I mentioned in the last post that I’d be introducing guest bloggers to discuss their own take on depression. Here is my friend Fiona sharing her own insights, along with some interesting new entries for the Depression Dungeon. You can find Fiona online here.
Empathy is an Agony
I don’t know how to start writing about things so here it goes: it is within the last two years I started seeing a therapist again so I could be prescribed sleeping pills because I hadn’t slept much in a month. My therapist is great. I cannot recommend low-income psych services where the primary point of contact is court arranged. That is a different story.
I wake up and I cannot see myself. This is a fact, sometimes people call this “dysphoria” because my inability to see myself—I see a collection of traumatizing flaws—is atypical. I sometimes think it is the only rational response to being raised to be a man. Doubly annoying, at least for me, is the assumption that my dysphoria is “inspirational” or that I am “brave.” I do not take that to be the case. I simply did what I had to to keep living when my life was so disorganized that my options were Transition and deal with problems I had self consciously structured my life around avoiding or check out.
I didn’t check out.
People like to hear about dysphoria, I assume, because there is a weird belief the suffering is ennobling—that some aspect of my experience makes me have special insight into oppression because I am traumatized by society. [NB: my problem is largely social, my body is read in a way that correlates to being a man; something I failed at. As my trans mother put it: you can look like a girl trying to be a boy, you can look like an effeminate boy—these are things you can do. If you look like a boy trying to be a girl: people will kill you.] Traumatized people are, unsurprisingly, traumatized; there is no special insight gleaned from this experience—I just live in more pain than others.
This rubs me against the grain of “Socially Acceptable Trans Womantm“—because the implicit assumption is that I should be a tragic figure that inspires pity. It is very sad that people don’t see me the way I “see” myself and if I suffer without putting up too much fuss: well then I can have allies. Allies do not like when you break with expectations and they certainly don’t like being told to shut the fuck up. They definitely don’t like when you claim they want a regressive stock character.

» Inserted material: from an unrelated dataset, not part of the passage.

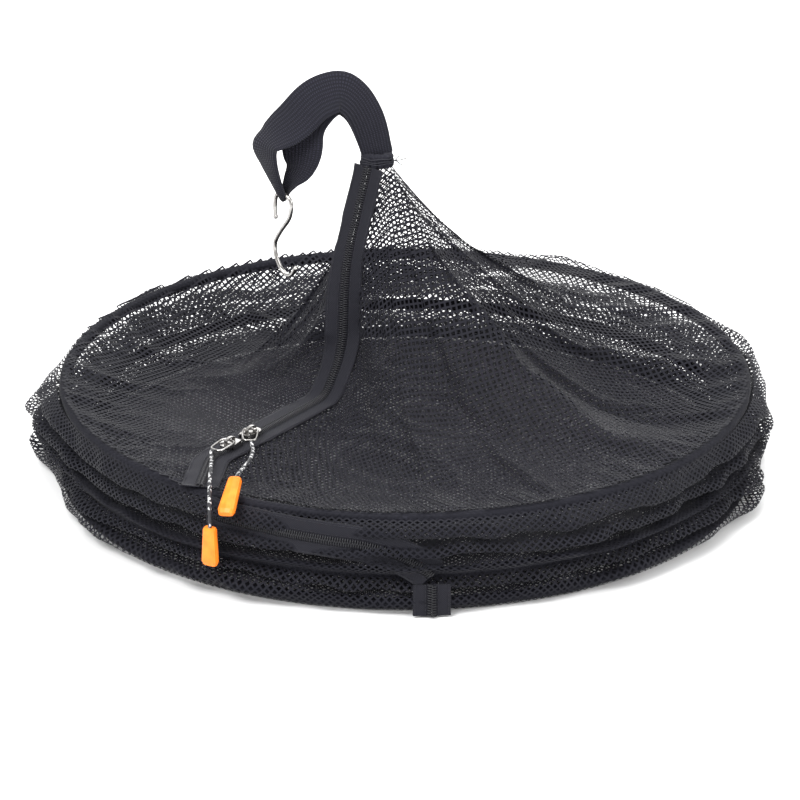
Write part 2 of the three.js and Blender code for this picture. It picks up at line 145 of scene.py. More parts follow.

This means that I am genuinely unwelcome most places: I’m mouthy, standoffish, vain and I can be somewhat callus. Learning to survive means that I learned to endure, I don’t think it gets better under present circumstances and it’s a poisonous lie to feed young people. It only gets better if you make it better, if you try to make it better people will call you ungrateful. Sometimes people take me to be conflict seeking: I’m not.
I suffer from an excess of empathy; I get viscerally upset by certain statements and actions. Being upset all the time makes you mentally ill and being around people (largely) makes me upset; therefore, I tend to isolate. This is generally called agoraphobia, it is exclusively treated with restricted substances (benzodiazepines to be exact) which are difficult to obtain if you are low income; it is most likely you will be labeled “drug seeking” and placed in addiction counseling. Being poor is correlated with drug abuse and addiction less because poor people morally fail and more because poverty is traumatizing. (I don’t think addiction is an improper response, numbing a gaping wound in triage is normal for battlefield medicine; it’s abnormal in psych treatment. People are really weird about psych treatment).
You may have noticed this is cyclical. Yes, being trapped in a suboptimal set of choices often creates cyclical problems.
MIRROR PEOPLE

Mirror People. Art by D.L. Johnson.
Mirror People dwell in the darkened corners of depression dungeon. When they see you they try to mimic you and the result is a horrifying distortion of your insecurities. The more you deny them the worse and more powerful their reflection becomes. Their original form is wrong in certain ways. They become increasingly grotesque growing from 1HD and 1 die of damage each time you deny affinity. They don’t seek to hurt you just to hold you and make you see them—the pain is incidental. They start as a 1HD monster and do 1d4 damage grabbing your wrists with their barbed reflective bodies. When they hold you they scream, ushering other denizens of the dungeon towards you. Ignoring them causes them to lose 1HP a turn until they shatter into pitifully small piles of gossamer dust. Their dust can be used to ruin someone’s self esteem through contact:
- -1 to all saves for minor exposure
- Disadvantage on all saves for major (roughly 3 HD dust piles)
Alchemists disavow any knowledge of how they came to be, some of them snort the dust to forget. Those addicted to it have no sense of self, cannot recognize themselves in a mirror, and are immune to attacks that require they recognize themselves but take willpower saves with disadvantage. You will know them by their glassy eyes, serene smiles and bloodied nostrils.